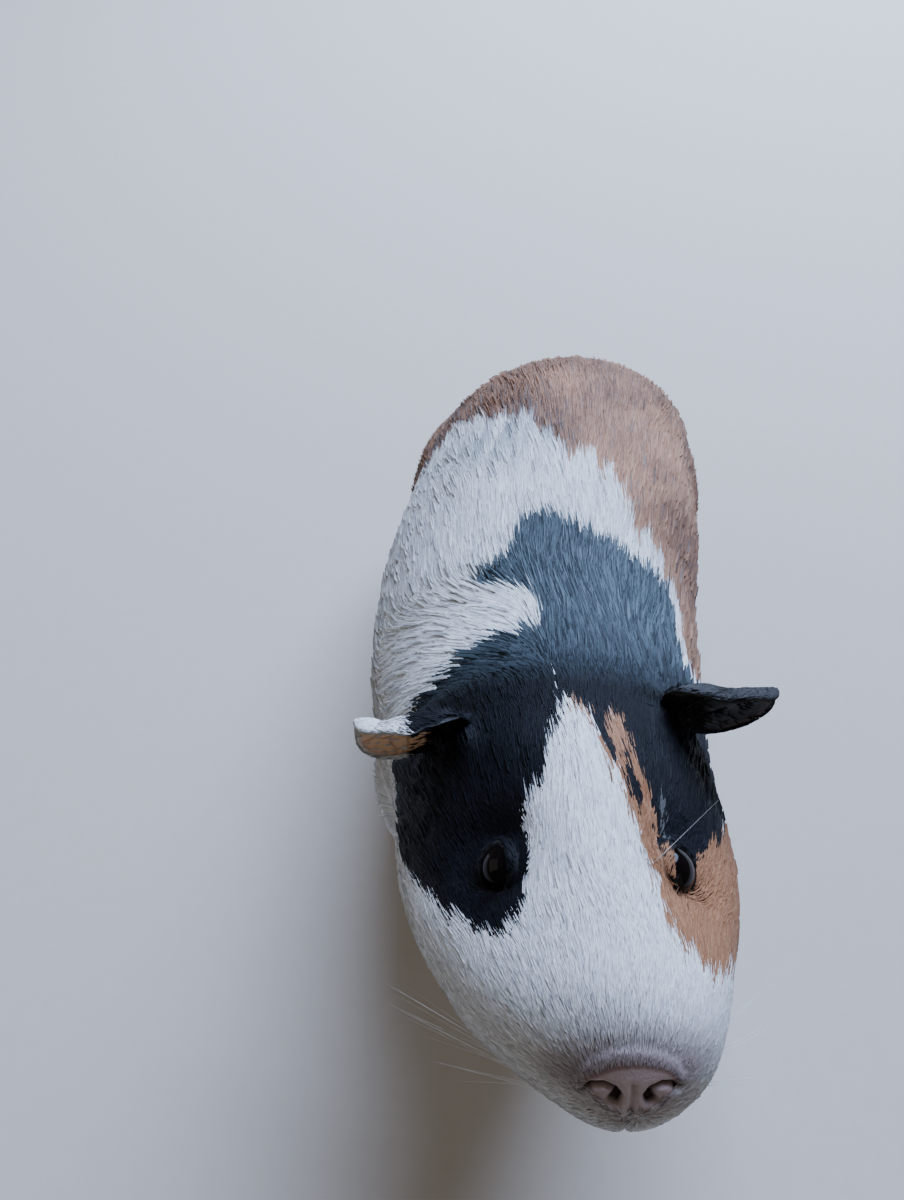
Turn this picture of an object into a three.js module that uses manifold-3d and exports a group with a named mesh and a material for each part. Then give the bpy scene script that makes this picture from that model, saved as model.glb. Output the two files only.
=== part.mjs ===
// A young short-haired guinea pig as a life-size still model. It stands on four feet with its
// head raised to sniff upwards. The nose points along -Y, the animal's left is +X and +Z is up.
// The origin is on the floor, under the middle of the animal. All sizes are in millimetres and
// reach the tips of the coat.
//
// The trunk, neck and head are one smooth loft from the nose to the rump, parted by thin cuts.
// Legs, feet, toes and ears are lofts of their own, trimmed back where they leave the body.
import * as THREE from "three";
import { mergeVertices } from "three/addons/utils/BufferGeometryUtils.js";
import Module from "manifold-3d";

const wasm = await Module();
wasm.setup();

// ---------------------------------------------------------------- driving dimensions

const NOSE_Y = -105.85; // the nose lies this far in front of the origin
const SIDE_X = -2.4; // and the head's line about this far to the animal's right
const GAP = 0.3; // free space between two pieces that meet
const LEFT = 1;
const RIGHT = -1;

// Stations of the body, from the lips to the rump. back is the distance behind the nose's middle,
// level the height of the widest line, side its swing to the animal's left. half is half the
// width there, above and below the reach from that line. crest and keel are the roundness of
// the upper and lower half: 2 is an ellipse, less is more pointed, more is more square.
const STATIONS = [
  { name: "lips", back: -2.3, level: 91, side: 1.6, half: 9, above: 10, below: 10, crest: 2.1, keel: 2.2 },
  { name: "nose", back: 4, level: 92.3, side: 1.8, half: 12.2, above: 12, below: 13, crest: 2.1, keel: 2.3 },
  { name: "muzzle", back: 13, level: 92, side: -1.6, half: 19.8, above: 17, below: 22.5, crest: 1.9, keel: 2.3 },
  { name: "face", back: 26, level: 86, side: -2.9, half: 27, above: 23, below: 24.5, crest: 1.65, keel: 2.3 },
  { name: "eyes", back: 38, level: 80.5, side: -3, half: 30.5, above: 28, below: 25, crest: 1.55, keel: 2.2 },
  { name: "cheeks", back: 50, level: 75, side: -3.2, half: 32, above: 32, below: 30.5, crest: 1.65, keel: 2.2 },
  { name: "crown", back: 61, level: 69, side: -3.8, half: 33, above: 35, below: 43, crest: 1.85, keel: 2.2 },
  { name: "nape", back: 75, level: 59.5, side: -4.2, half: 36.5, above: 37.5, below: 45.5, crest: 2, keel: 2.2 },
  { name: "shoulder", back: 92, level: 52, side: -4.5, half: 39.5, above: 38, below: 40, crest: 2.1, keel: 2.2 },
  { name: "ribs", back: 114, level: 48, side: -3.5, half: 41.5, above: 38.5, below: 37, crest: 2.1, keel: 2.3 },
  { name: "loin", back: 140, level: 46, side: 0.5, half: 43, above: 40, below: 35.5, crest: 2.1, keel: 2.3 },
  { name: "hips", back: 168, level: 44.5, side: 5.5, half: 40.5, above: 39.5, below: 33.5, crest: 2.1, keel: 2.3 },
  { name: "rump", back: 192, level: 43.5, side: 10, half: 40, above: 38.5, below: 31, crest: 2.1, keel: 2.2 },
  { name: "tail root", back: 214, level: 42.5, side: 13.5, half: 39, above: 37.5, below: 30, crest: 2, keel: 2 },
];
const NOSE_ROUNDING = 8; // the ends close over this length of the body's line
const RUMP_ROUNDING = 38;
const BODY_RINGS = 38;
const BODY_SIDES = 32;
const RING_EASING = 0.7; // how far the rings draw together at the ends of a loft

// Lobes of flesh on both sides: back is the place behind the nose, around the angle from the
// crest in degrees, and length, spread and height the lobe's size. A hollow has no height left.
const LOBES = [
  { name: "eye hollow", back: 37, around: 36, length: 10, spread: 16, height: -2.8 },
  { name: "whisker pad", back: 10, around: 100, length: 8, spread: 34, height: 1.2 },
  { name: "chin", back: 11, around: 180, length: 6, spread: 26, height: 1.2 },
  { name: "throat", back: 30, around: 180, length: 10, spread: 40, height: -2.6 },
  { name: "jowl", back: 42, around: 112, length: 15, spread: 36, height: 1.6 },
];

// The planes that part the head from the neck and the neck from the trunk: each leans forwards
// at its foot, by lean in degrees.
const HEAD_CUT = { back: 74, level: 84, lean: 24 };
const NECK_CUT = { back: 94, level: 52, lean: 14 };

const NOSE_PAD = { back: 2.8, side: 0.9, level: 101.6, radii: [8, 5.5, 5.8] };

const EYE_RADIUS = 5.1;
const EYES = [
  { name: "eye_left", x: 11.4, back: 36, level: 95.8 },
  { name: "eye_right", x: -15.2, back: 36, level: 96.6 },
];

// An ear is a petal from a root in the head to a blunt tip, hanging by its width. It narrows by
// taper, both edges come forwards by curl, the upper one by hood as well, like a small awning, and
// the lower one by lobe where it joins the cheek.
const EAR_THICK = 1.5;
const EAR_EDGE = 0.4; // how late its thickness runs out: 1 is evenly, 0 is at the very edge
const EARS = [
  {
    name: "ear_left",
    root: { x: 19.5, back: 70.4, level: 94.4 },
    tip: { x: 36.3, back: 69.6, level: 99.2 },
    hang: [0.2, 0.12, -1],
    width: 25.2,
    taper: 0.5,
    curl: 2,
    hood: 2.2,
    lobe: 3.5,
  },
  {
    name: "ear_right",
    root: { x: -24.6, back: 64, level: 96.4 },
    tip: { x: -43.6, back: 63.4, level: 97.6 },
    hang: [-0.06, 0.05, -1],
    width: 19.2,
    taper: 0.1,
    curl: 2.6,
    hood: 3.2,
    lobe: 0,
  },
];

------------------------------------

### [GIVEN INSTRUCTION]
Output all of the data again, exactly.

### [SOLUTION FOR THIS EXERCISE]
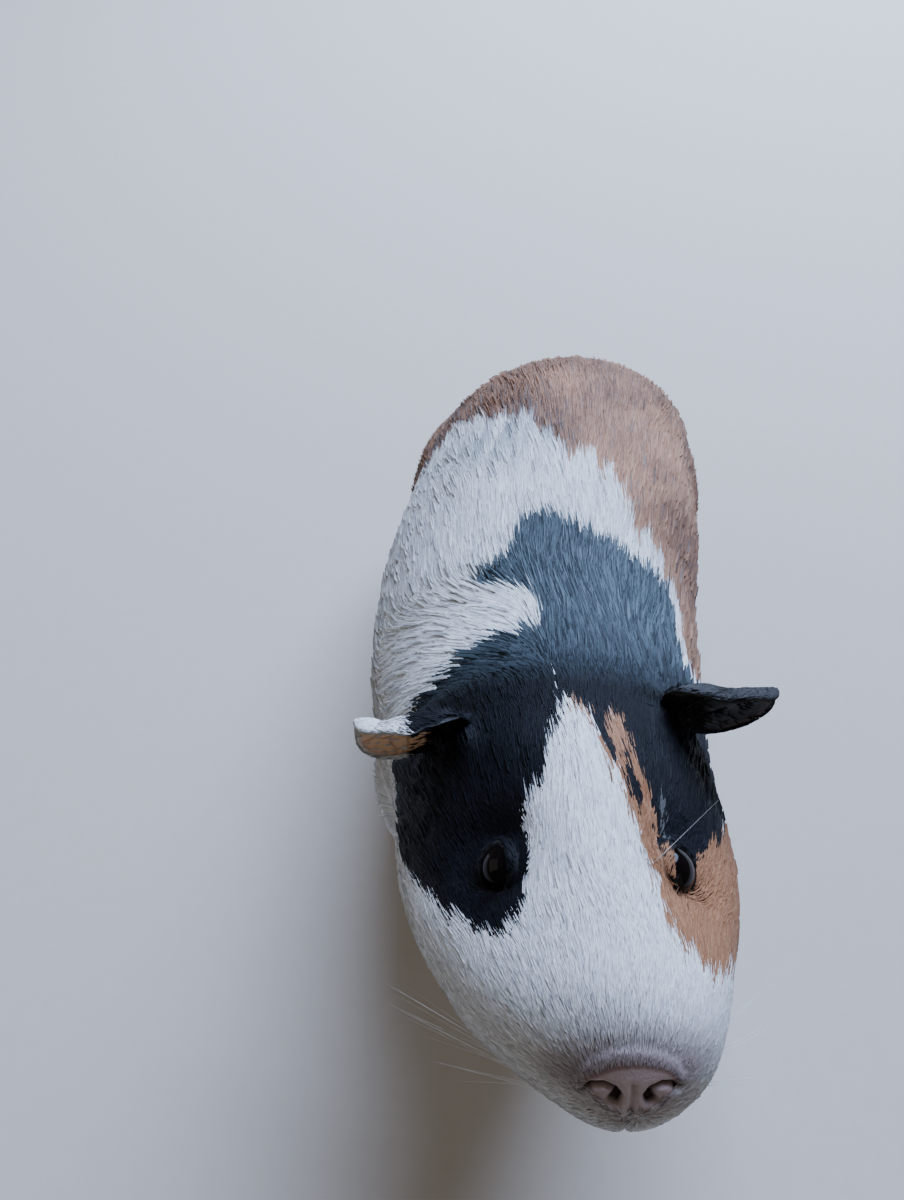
Turn this picture of an object into a three.js module that uses manifold-3d and exports a group with a named mesh and a material for each part. Then give the bpy scene script that makes this picture from that model, saved as model.glb. Output the two files only.
=== part.mjs ===
// A young short-haired guinea pig as a life-size still model. It stands on four feet with its
// head raised to sniff upwards. The nose points along -Y, the animal's left is +X and +Z is up.
// The origin is on the floor, under the middle of the animal. All sizes are in millimetres and
// reach the tips of the coat.
//
// The trunk, neck and head are one smooth loft from the nose to the rump, parted by thin cuts.
// Legs, feet, toes and ears are lofts of their own, trimmed back where they leave the body.
import * as THREE from "three";
import { mergeVertices } from "three/addons/utils/BufferGeometryUtils.js";
import Module from "manifold-3d";

const wasm = await Module();
wasm.setup();

// ---------------------------------------------------------------- driving dimensions

const NOSE_Y = -105.85; // the nose lies this far in front of the origin
const SIDE_X = -2.4; // and the head's line about this far to the animal's right
const GAP = 0.3; // free space between two pieces that meet
const LEFT = 1;
const RIGHT = -1;

// Stations of the body, from the lips to the rump. back is the distance behind the nose's middle,
// level the height of the widest line, side its swing to the animal's left. half is half the
// width there, above and below the reach from that line. crest and keel are the roundness of
// the upper and lower half: 2 is an ellipse, less is more pointed, more is more square.
const STATIONS = [
  { name: "lips", back: -2.3, level: 91, side: 1.6, half: 9, above: 10, below: 10, crest: 2.1, keel: 2.2 },
  { name: "nose", back: 4, level: 92.3, side: 1.8, half: 12.2, above: 12, below: 13, crest: 2.1, keel: 2.3 },
  { name: "muzzle", back: 13, level: 92, side: -1.6, half: 19.8, above: 17, below: 22.5, crest: 1.9, keel: 2.3 },
  { name: "face", back: 26, level: 86, side: -2.9, half: 27, above: 23, below: 24.5, crest: 1.65, keel: 2.3 },
  { name: "eyes", back: 38, level: 80.5, side: -3, half: 30.5, above: 28, below: 25, crest: 1.55, keel: 2.2 },
  { name: "cheeks", back: 50, level: 75, side: -3.2, half: 32, above: 32, below: 30.5, crest: 1.65, keel: 2.2 },
  { name: "crown", back: 61, level: 69, side: -3.8, half: 33, above: 35, below: 43, crest: 1.85, keel: 2.2 },
  { name: "nape", back: 75, level: 59.5, side: -4.2, half: 36.5, above: 37.5, below: 45.5, crest: 2, keel: 2.2 },
  { name: "shoulder", back: 92, level: 52, side: -4.5, half: 39.5, above: 38, below: 40, crest: 2.1, keel: 2.2 },
  { name: "ribs", back: 114, level: 48, side: -3.5, half: 41.5, above: 38.5, below: 37, crest: 2.1, keel: 2.3 },
  { name: "loin", back: 140, level: 46, side: 0.5, half: 43, above: 40, below: 35.5, crest: 2.1, keel: 2.3 },
  { name: "hips", back: 168, level: 44.5, side: 5.5, half: 40.5, above: 39.5, below: 33.5, crest: 2.1, keel: 2.3 },
  { name: "rump", back: 192, level: 43.5, side: 10, half: 40, above: 38.5, below: 31, crest: 2.1, keel: 2.2 },
  { name: "tail root", back: 214, level: 42.5, side: 13.5, half: 39, above: 37.5, below: 30, crest: 2, keel: 2 },
];
const NOSE_ROUNDING = 8; // the ends close over this length of the body's line
const RUMP_ROUNDING = 38;
const BODY_RINGS = 38;
const BODY_SIDES = 32;
const RING_EASING = 0.7; // how far the rings draw together at the ends of a loft

// Lobes of flesh on both sides: back is the place behind the nose, around the angle from the
// crest in degrees, and length, spread and height the lobe's size. A hollow has no height left.
const LOBES = [
  { name: "eye hollow", back: 37, around: 36, length: 10, spread: 16, height: -2.8 },
  { name: "whisker pad", back: 10, around: 100, length: 8, spread: 34, height: 1.2 },
  { name: "chin", back: 11, around: 180, length: 6, spread: 26, height: 1.2 },
  { name: "throat", back: 30, around: 180, length: 10, spread: 40, height: -2.6 },
  { name: "jowl", back: 42, around: 112, length: 15, spread: 36, height: 1.6 },
];

// The planes that part the head from the neck and the neck from the trunk: each leans forwards
// at its foot, by lean in degrees.
const HEAD_CUT = { back: 74, level: 84, lean: 24 };
const NECK_CUT = { back: 94, level: 52, lean: 14 };

const NOSE_PAD = { back: 2.8, side: 0.9, level: 101.6, radii: [8, 5.5, 5.8] };

const EYE_RADIUS = 5.1;
const EYES = [
  { name: "eye_left", x: 11.4, back: 36, level: 95.8 },
  { name: "eye_right", x: -15.2, back: 36, level: 96.6 },
];

// An ear is a petal from a root in the head to a blunt tip, hanging by its width. It narrows by
// taper, both edges come forwards by curl, the upper one by hood as well, like a small awning, and
// the lower one by lobe where it joins the cheek.
const EAR_THICK = 1.5;
const EAR_EDGE = 0.4; // how late its thickness runs out: 1 is evenly, 0 is at the very edge
const EARS = [
  {
    name: "ear_left",
    root: { x: 19.5, back: 70.4, level: 94.4 },
    tip: { x: 36.3, back: 69.6, level: 99.2 },
    hang: [0.2, 0.12, -1],
    width: 25.2,
    taper: 0.5,
    curl: 2,
    hood: 2.2,
    lobe: 3.5,
  },
  {
    name: "ear_right",
    root: { x: -24.6, back: 64, level: 96.4 },
    tip: { x: -43.6, back: 63.4, level: 97.6 },
    hang: [-0.06, 0.05, -1],
    width: 19.2,
    taper: 0.1,
    curl: 2.6,
    hood: 3.2,
    lobe: 0,
  },
];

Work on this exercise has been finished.